Various recurring characters made appearances throughout the season. Paul Tei portrayed Barry Burkowski, a money-launderer. Seth Peterson was cast as Michael's brother, Nate Westen. Two FBI agents in charge of Michael's case at the beginning of the season, Agents Harris and Lane, were played by Marc Macaulay and Brandon Morris, respectively. Audrey Landers made various appearances as Sam's "lady-friend", Veronica. Alex Carter portrayed the difficult Agent Jason Bly. Phillip Cowan, the man who wrote Michael's burn notice, was portrayed by Richard Schiff. A former associate of Michael's, Lucy Chen, was played by China Chow. Characters that would return in later episodes, the drug-dealing Sugar, client Virgil Watkins, and heroin dealer Carmelo, were played by Arturo Fernandez, Chris Ellis, and Todd Stashwick, respectively. Other prominent guests included Steven Bauer, Arye Gross, Lucy Lawless, Esai Morales, Mark Pellegrino, Dedee Pfeiffer, and Ray Wise.

Episodes 

Notes

  The pilot was originally produced to be shown as a two-hour movie or as two one-hour episodes.
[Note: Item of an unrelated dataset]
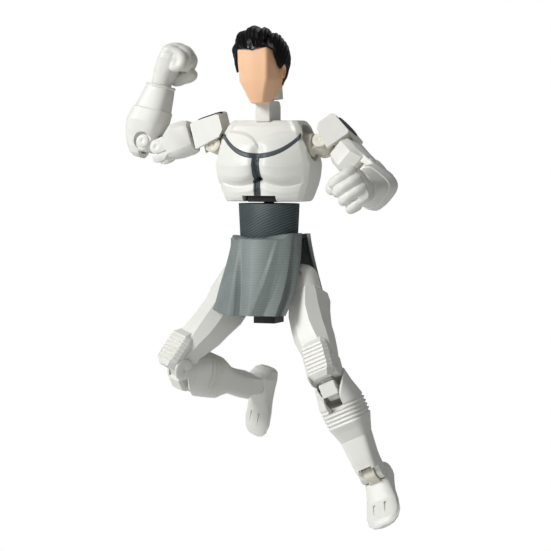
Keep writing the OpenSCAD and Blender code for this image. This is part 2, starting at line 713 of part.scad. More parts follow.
// Domed cap with a slot for the hip link and a peg down the thigh.
cap_r = 4.4;
cap_low = -4.2;
module hip_cap(side) color(white) at_hip(side) difference() {
    union() {
        sphere(r = cap_r);
        translate([0, 0, cap_low]) cylinder(r = cap_r, h = -cap_low);
        translate([0, 0, cap_low - peg_len]) cylinder(r = peg_r, h = peg_len + 1);
    }
    box(-6, knuckle_r + side_gap, -slot_half, slot_half, -knuckle_r - side_gap, 6);
    rod_y(pin_r, -5, 5);
    box(-5, 5, -5, 5, -30, cap_low - peg_len);
}

module hip_pin(side) color(ivory) at_hip(side) rod_y(pin_r, -3.6, 3.6);

knee_ear_r = (knee_span - side_gap) / 2;
knee_ear_w = 4;
thigh_top = cap_low - side_gap;
module thigh_form() loft([[3 - thigh_len, octagon(4.2, 2.8, 1.1, 0, knee_y)],
    [6.4 - thigh_len, octagon(4.7, 3.9, 1.5, 0, knee_y)],
    [-0.57 * thigh_len, octagon(thigh_half, thigh_half, 2.2, -0.3, -0.2)],
    [-0.36 * thigh_len, octagon(thigh_half * 0.96, thigh_half * 0.97, 2.1, -0.2, 0)],
    [thigh_top, octagon(cap_r - 0.1, cap_r, 1.4)]]);

module thigh(side) color(white) at_thigh(side) difference() {
    union() {
        thigh_form();
        translate([0, knee_y, -thigh_len]) fork(knee_ear_r, knee_ear_w, knee_ear_r, 3.2);
    }
    translate([0, knee_y, -thigh_len]) {
        rod_x(pin_bore, -6, 6);
        box(-slot_half, slot_half, -8, 8, -4, knee_ear_r + side_gap);
    }
    translate([0, 0, thigh_top - peg_len - 0.5]) cylinder(r = axle_bore, h = peg_len + 2);
}

// Ribbed plate over the front of the knee, fixed to the thigh.
module knee_cap(side) color(white) at_thigh(side) difference() {
    back = knee_y - knee_ear_r - side_gap;
    front = -6.1;
    top = 7.4 - thigh_len;
    low = -3.8 - thigh_len;
    rotate([90, 0, 90]) linear_extrude(height = 8.2, center = true)
        polygon([[back, low + 0.6], [front + 1.4, low], [front, low + 1.8], [front, top - 2.4],
            [front + 2.4, top], [back, top]]);
    thigh_form();
    for (k = [0:6]) box(-3.2, 3.2, front - 1, front + 0.35, low + 2.2 + k * 0.95, low + 2.55 + k * 0.95);
}

module knee_link(side) color(ivory) at_knee(side) link(knee_ear_r, knee_span);

// The lower pin carries a domed head on each end.
module knee_pins(side) color(white) at_knee(side) {
    rod_x(pin_r, -knee_ear_w, knee_ear_w);
    translate([0, 0, -knee_span]) {
        rod_x(pin_r, -knee_ear_w - 0.2, knee_ear_w + 0.2);
        for (end = [LEFT, RIGHT]) on_side(end) difference() {
            rod_x(knee_ear_r - 0.1, knee_ear_w + run_gap, knee_ear_w + 0.8);
            rod_x(0.4, knee_ear_w + 0.3, knee_ear_w + 2);
        }
    }
}

ankle_ear_r = 2.2;
ankle_ear_w = 3.3;
module shin(side) color(white) at_shin(side) difference() {
    flare = -0.3 * shin_len;
    union() {
        loft([[2.9 - shin_len, octagon(3.4, 3.3, 1.1, 0, -knee_y)],
            [-0.55 * shin_len, octagon(3.8, 3.9, 1.2, 0, 0.8)],
            [flare - 2.6, octagon(shin_half * 0.74, 4.4, 1.4, 0, 1)],
            [flare, octagon(shin_half, 5.2, 1.8, 0, 0.8)],
            [-3.6, octagon(shin_half * 0.97, 5.0, 1.8, 0, 0.7)],
            [-2.2, octagon(shin_half * 0.8, 3.6, 1.6, 0, 0.6)]]);
        fork(knee_ear_r, knee_ear_w, knee_ear_r, -3);
        translate([0, -knee_y, -shin_len]) fork_ankle();
    }
    rod_x(pin_bore, -6, 6);
    for (end = [LEFT, RIGHT]) on_side(end) rod_x(knee_ear_r + run_gap, knee_ear_w, 8);
    box(-slot_half, slot_half, -8, 8, -knee_ear_r - side_gap, 4);
    box(-slot_half, slot_half, -8, -1.6, -6.4, 0);
    translate([0, -knee_y, -shin_len]) {
        rod_x(pin_bore, -6, 6);
        box(-slot_half, slot_half, -8, 8, -4, ankle_ear_r + side_gap);
    }
}
module fork_ankle() fork(ankle_ear_r, ankle_ear_w, ankle_ear_r, 3);

// Knuckle in the shin's lower fork with a stem pressed into the foot.
module ankle_link(side) color(ivory) at_foot(side) difference() {
    union() {
        rod_x(ankle_ear_r - 0.1, -knuckle_half, knuckle_half);
        box(-knuckle_half, knuckle_half, -1.7, 1.7, -5.6, 0);
    }
    rod_x(pin_r, -4, 4);
}

module ankle_pin(side) color(ivory) at_foot(side) rod_x(pin_r, -ankle_ear_w, ankle_ear_w);

// Foot built from heel to toe, with a saddle under the ankle and a socket for the stem.
module foot(side) color(white) at_foot(side) difference() {
    toe = 0.675 * foot_len;
    rotate([90, 0, 0]) loft([
        [toe - foot_len, octagon(2.8, 2.2, 1, 0, -4.6)],
        [toe - foot_len + 1.5, octagon(3.6, 4, 1.3, 0, -4.4)],
        [0.12 * foot_len, octagon(foot_half * 0.88, 3.6, 1.2, 0, -4.9)],
        [0.4 * foot_len, octagon(foot_half, 2.1, 0.9, 0, -6.4)],
        [toe - 1.6, octagon(foot_half * 0.92, 1.6, 0.8, 0, -6.7)],
        [toe, octagon(foot_half * 0.64, 0.9, 0.5, 0, -6.9)]]);
    rod_x(ankle_ear_r + side_gap, -6, 6);
    box(-knuckle_half - 0.02, knuckle_half + 0.02, -1.72, 1.72, -5.7, 1);
}

// ---- The two sides ----

module shoulder_link_left() shoulder_link(LEFT);
module shoulder_pin_left() shoulder_pin(LEFT);
module shoulder_core_left() shoulder_core(LEFT);
module shoulder_cap_left() shoulder_cap(LEFT);
module shoulder_disc_left() shoulder_disc(LEFT);
module upper_arm_left() upper_arm(LEFT);
module elbow_link_left() elbow_link(LEFT);
module elbow_pins_left() elbow_pins(LEFT);
module forearm_left() forearm(LEFT);
module hand_left() hand(LEFT);
module hip_link_left() hip_link(LEFT);
module hip_pin_left() hip_pin(LEFT);
module hip_cap_left() hip_cap(LEFT);
module thigh_left() thigh(LEFT);
module knee_cap_left() knee_cap(LEFT);
module knee_link_left() knee_link(LEFT);
module knee_pins_left() knee_pins(LEFT);
module shin_left() shin(LEFT);
module ankle_link_left() ankle_link(LEFT);
module ankle_pin_left() ankle_pin(LEFT);
module foot_left() foot(LEFT);
module shoulder_link_right() shoulder_link(RIGHT);
module shoulder_pin_right() shoulder_pin(RIGHT);
module shoulder_core_right() shoulder_core(RIGHT);
module shoulder_cap_right() shoulder_cap(RIGHT);
module shoulder_disc_right() shoulder_disc(RIGHT);
module upper_arm_right() upper_arm(RIGHT);
module elbow_link_right() elbow_link(RIGHT);
module elbow_pins_right() elbow_pins(RIGHT);
module forearm_right() forearm(RIGHT);
module hand_right() hand(RIGHT);
module hip_link_right() hip_link(RIGHT);
module hip_pin_right() hip_pin(RIGHT);
module hip_cap_right() hip_cap(RIGHT);
module thigh_right() thigh(RIGHT);
module knee_cap_right() knee_cap(RIGHT);
module knee_link_right() knee_link(RIGHT);
module knee_pins_right() knee_pins(RIGHT);
module shin_right() shin(RIGHT);
module ankle_link_right() ankle_link(RIGHT);
module ankle_pin_right() ankle_pin(RIGHT);
module foot_right() foot(RIGHT);

head_core();
face_plate();
hair();
neck();
neck_pin();
chest_core();
chest_front();
chest_back();
collar_stripe();
zip_strip();
waist_joint();
waist();
waist_pin();
pelvis();
skirt_front();
skirt_back();
shoulder_link_left();
shoulder_pin_left();
shoulder_core_left();
shoulder_cap_left();
shoulder_disc_left();
upper_arm_left();
elbow_link_left();
elbow_pins_left();
forearm_left();
hand_left();
hip_link_left();
hip_pin_left();
hip_cap_left();
thigh_left();
knee_cap_left();
knee_link_left();
knee_pins_left();
shin_left();
ankle_link_left();
ankle_pin_left();
foot_left();
shoulder_link_right();
shoulder_pin_right();
shoulder_core_right();
shoulder_cap_right();
shoulder_disc_right();
upper_arm_right();
elbow_link_right();
elbow_pins_right();
forearm_right();
hand_right();
hip_link_right();
hip_pin_right();
hip_cap_right();
thigh_right();
knee_cap_right();
knee_link_right();
knee_pins_right();
shin_right();
ankle_link_right();
ankle_pin_right();
foot_right();
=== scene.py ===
"""A jointed humanoid kit: off-white armour over an ivory frame of links and pins, with a skirt and hair."""
import json
import math

import bmesh
import bpy
import numpy as np
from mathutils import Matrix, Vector

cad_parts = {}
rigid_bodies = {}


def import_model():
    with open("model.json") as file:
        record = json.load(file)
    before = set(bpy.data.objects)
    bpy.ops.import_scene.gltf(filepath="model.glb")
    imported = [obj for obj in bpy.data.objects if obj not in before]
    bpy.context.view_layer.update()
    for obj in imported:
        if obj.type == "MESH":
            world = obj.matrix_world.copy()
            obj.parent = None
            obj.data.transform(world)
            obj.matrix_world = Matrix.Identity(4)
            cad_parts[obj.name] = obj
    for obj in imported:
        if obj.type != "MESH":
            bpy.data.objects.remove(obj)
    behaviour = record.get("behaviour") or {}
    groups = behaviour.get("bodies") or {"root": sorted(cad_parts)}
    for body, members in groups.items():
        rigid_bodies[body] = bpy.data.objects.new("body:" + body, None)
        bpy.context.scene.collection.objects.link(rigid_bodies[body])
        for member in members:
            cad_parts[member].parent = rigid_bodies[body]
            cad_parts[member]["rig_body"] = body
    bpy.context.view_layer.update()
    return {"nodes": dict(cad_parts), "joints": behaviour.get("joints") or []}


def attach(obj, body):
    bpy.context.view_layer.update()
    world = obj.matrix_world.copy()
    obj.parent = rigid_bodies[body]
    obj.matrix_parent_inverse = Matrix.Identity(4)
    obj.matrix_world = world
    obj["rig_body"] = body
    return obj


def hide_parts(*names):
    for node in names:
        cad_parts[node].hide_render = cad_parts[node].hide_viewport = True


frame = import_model()

# ---- Room ----
# A pale floor well below the figure, a white surround, three soft lamps and a camera a little to the figure's
# left of straight ahead. The floor takes the figure's shadow and fades into the white around it.
TURN, RISE, REACH = math.radians(20.48), math.radians(3.28), 0.65
right_of_camera = Vector((math.cos(TURN), math.sin(TURN), 0))
back = Vector((math.sin(TURN) * math.cos(RISE), -math.cos(TURN) * math.cos(RISE), math.sin(RISE)))
aim = Vector((0, -0.009, 0)) + right_of_camera * 0.0027 + back.cross(right_of_camera) * -0.03541
camera = bpy.data.objects.new("camera", bpy.data.cameras.new("camera"))
camera.data.sensor_width = 36
camera.data.lens = 149.9
camera.location = aim + back * REACH
camera.rotation_euler = back.to_track_quat("Z", "Y").to_euler()
bpy.context.scene.collection.objects.link(camera)
bpy.context.scene.camera = camera
bpy.context.scene.view_settings.view_transform = "Standard"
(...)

When USA decided to broadcast it uninterrupted, it was edited to fit a 90 minute time slot; this version is also on the Season 1 DVD. The two-part version was eventually shown in Australia, and is now on PlutoTV More Drama channel.
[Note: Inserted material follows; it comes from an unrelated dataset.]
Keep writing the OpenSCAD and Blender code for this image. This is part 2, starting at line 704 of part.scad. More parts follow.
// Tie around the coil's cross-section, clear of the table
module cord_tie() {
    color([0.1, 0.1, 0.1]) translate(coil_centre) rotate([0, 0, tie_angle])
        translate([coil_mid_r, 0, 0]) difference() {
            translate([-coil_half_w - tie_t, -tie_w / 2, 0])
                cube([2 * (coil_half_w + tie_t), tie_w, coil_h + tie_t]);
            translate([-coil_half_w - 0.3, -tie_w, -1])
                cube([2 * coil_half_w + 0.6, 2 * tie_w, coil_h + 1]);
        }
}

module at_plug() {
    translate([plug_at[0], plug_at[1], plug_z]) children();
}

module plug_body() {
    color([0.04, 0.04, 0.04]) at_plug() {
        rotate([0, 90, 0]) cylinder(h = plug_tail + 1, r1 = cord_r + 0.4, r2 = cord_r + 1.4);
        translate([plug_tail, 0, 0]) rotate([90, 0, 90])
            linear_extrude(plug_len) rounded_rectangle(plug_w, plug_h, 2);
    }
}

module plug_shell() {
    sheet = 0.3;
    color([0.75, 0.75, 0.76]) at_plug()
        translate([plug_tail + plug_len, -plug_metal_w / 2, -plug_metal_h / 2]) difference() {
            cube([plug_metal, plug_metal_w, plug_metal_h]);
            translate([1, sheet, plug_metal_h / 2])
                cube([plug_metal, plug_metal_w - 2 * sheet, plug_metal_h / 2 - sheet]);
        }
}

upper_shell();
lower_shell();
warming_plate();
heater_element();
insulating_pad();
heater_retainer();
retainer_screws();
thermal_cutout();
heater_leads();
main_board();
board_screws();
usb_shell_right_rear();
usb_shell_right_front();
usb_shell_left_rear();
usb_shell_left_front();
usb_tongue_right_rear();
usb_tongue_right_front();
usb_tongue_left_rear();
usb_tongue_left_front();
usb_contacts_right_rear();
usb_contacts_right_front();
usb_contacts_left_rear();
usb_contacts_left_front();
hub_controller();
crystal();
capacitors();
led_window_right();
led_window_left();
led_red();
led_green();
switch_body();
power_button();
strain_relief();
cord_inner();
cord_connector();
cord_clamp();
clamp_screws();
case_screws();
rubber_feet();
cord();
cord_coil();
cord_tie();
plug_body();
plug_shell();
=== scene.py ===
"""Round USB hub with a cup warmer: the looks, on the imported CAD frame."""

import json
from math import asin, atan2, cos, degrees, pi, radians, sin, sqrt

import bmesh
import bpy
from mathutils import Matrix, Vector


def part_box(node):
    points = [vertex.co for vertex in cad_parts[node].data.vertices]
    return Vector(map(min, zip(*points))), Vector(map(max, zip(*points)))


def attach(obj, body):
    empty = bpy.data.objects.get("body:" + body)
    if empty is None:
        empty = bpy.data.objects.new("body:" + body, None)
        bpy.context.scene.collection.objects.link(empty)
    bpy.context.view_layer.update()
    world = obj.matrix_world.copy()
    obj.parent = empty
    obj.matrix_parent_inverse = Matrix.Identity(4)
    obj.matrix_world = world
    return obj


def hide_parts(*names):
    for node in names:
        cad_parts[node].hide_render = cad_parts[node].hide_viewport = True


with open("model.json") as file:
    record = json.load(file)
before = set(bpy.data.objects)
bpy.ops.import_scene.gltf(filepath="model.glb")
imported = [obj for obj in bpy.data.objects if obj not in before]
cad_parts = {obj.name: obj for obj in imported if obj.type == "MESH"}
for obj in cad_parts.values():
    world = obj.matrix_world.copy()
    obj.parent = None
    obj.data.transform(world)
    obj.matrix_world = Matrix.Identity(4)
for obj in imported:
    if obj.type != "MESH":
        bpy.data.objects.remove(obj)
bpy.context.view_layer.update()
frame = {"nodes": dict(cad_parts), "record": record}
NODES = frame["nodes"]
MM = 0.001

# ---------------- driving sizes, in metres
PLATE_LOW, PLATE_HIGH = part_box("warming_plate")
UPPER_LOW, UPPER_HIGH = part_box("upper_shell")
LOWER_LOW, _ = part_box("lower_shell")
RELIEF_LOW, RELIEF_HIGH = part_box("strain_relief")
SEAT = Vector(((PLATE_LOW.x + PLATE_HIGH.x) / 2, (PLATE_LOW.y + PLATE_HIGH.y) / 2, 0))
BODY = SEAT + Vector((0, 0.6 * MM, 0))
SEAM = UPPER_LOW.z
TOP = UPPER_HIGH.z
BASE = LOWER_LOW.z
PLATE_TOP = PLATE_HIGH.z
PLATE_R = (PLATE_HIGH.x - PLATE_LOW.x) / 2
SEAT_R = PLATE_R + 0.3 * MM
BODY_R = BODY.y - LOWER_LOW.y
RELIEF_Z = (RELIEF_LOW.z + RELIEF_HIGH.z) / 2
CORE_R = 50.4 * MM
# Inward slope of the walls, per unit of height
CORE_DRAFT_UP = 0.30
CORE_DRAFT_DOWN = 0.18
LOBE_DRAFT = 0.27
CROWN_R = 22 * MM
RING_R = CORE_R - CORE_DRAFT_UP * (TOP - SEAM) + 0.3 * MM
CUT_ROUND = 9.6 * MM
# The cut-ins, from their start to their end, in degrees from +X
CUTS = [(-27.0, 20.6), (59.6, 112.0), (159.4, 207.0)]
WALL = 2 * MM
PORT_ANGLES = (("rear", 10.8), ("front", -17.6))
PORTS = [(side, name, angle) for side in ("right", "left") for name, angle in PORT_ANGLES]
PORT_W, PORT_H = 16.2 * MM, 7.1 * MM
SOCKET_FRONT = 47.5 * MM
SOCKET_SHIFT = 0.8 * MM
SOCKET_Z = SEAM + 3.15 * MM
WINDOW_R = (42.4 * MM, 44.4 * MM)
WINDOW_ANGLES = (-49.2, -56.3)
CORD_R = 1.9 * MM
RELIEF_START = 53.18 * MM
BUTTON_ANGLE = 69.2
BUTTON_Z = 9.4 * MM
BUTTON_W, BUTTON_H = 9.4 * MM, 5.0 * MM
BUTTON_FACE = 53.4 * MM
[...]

  "Fight or Flight" was originally intended for broadcast after episode "Old Friends", however these episodes were slightly re-edited and shown in reverse order.
  "Dead Drop" and "Loose Ends" were shown as one continuous two-hour finale, but originally produced to be aired as two separate episodes. "Dead Drop" is sometimes referred to as "Loose Ends", Part I.
  Season One was originally broadcast in 1.33:1 (full screen) format. Beginning with the June 5, 2008 rebroadcast of "Wanted Man", the show began airing in 1.78:1 (widescreen) format.